Habitat selection and human aesthetic responses to flowers

Hůla M., Flegr J. 2021: Habitat selection and human aesthetic responses to flowers. Evolutionary Human Sciences, 3: e5. DOI: 10.1017/ehs.2020.66



Although the aesthetic appreciation of flowers is a well-known aspect of human behaviour, theories explaining its origin are missing. The only exception is the evolutionary theory of Heerwagen and Orians. Surprisingly, it has not yet been empirically tested. The authors suggest that humans aesthetically respond to flowers because they signal food availability.
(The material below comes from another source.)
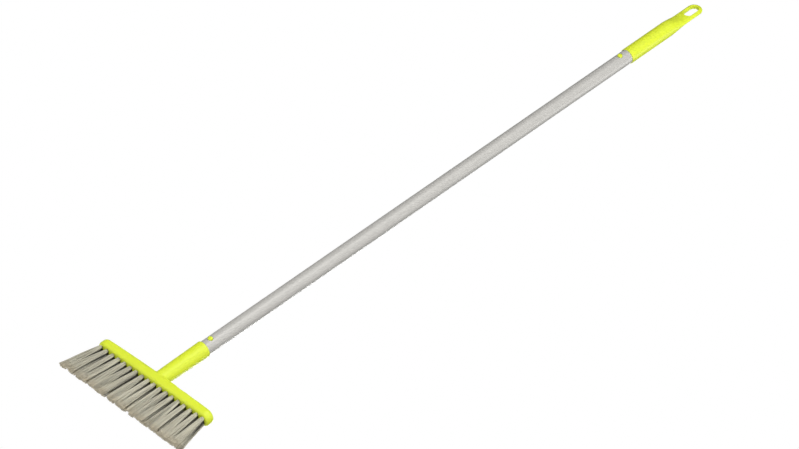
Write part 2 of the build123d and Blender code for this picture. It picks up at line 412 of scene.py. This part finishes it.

The logic of the theory implies that fruits are more reliable and direct food availability signals than flowers. Therefore, fruits should elicit stronger aesthetic responses than flowers. To test this assumption, we performed two online studies in the Czech Republic. The participants (n = 2792 and 744, respectively) indicated on a six-point scale their aesthetic response to photographs of 14 edible Czech plant species (study A) and 20 edible plant species from the African savannas (study B), varying in growth stage (flowering, fruiting). We found no difference between the Czech fruiting and flowering plants and a stronger aesthetic response to African flowering plants. A third study (n = 817) confirmed that flowers were preferred to fruits, using a forced-choice paradigm. Our results suggest that the theory cannot fully explain human aesthetic responses to flowers. We discuss alternative explanations. This topic deserves renewed attention from researchers working in related fields.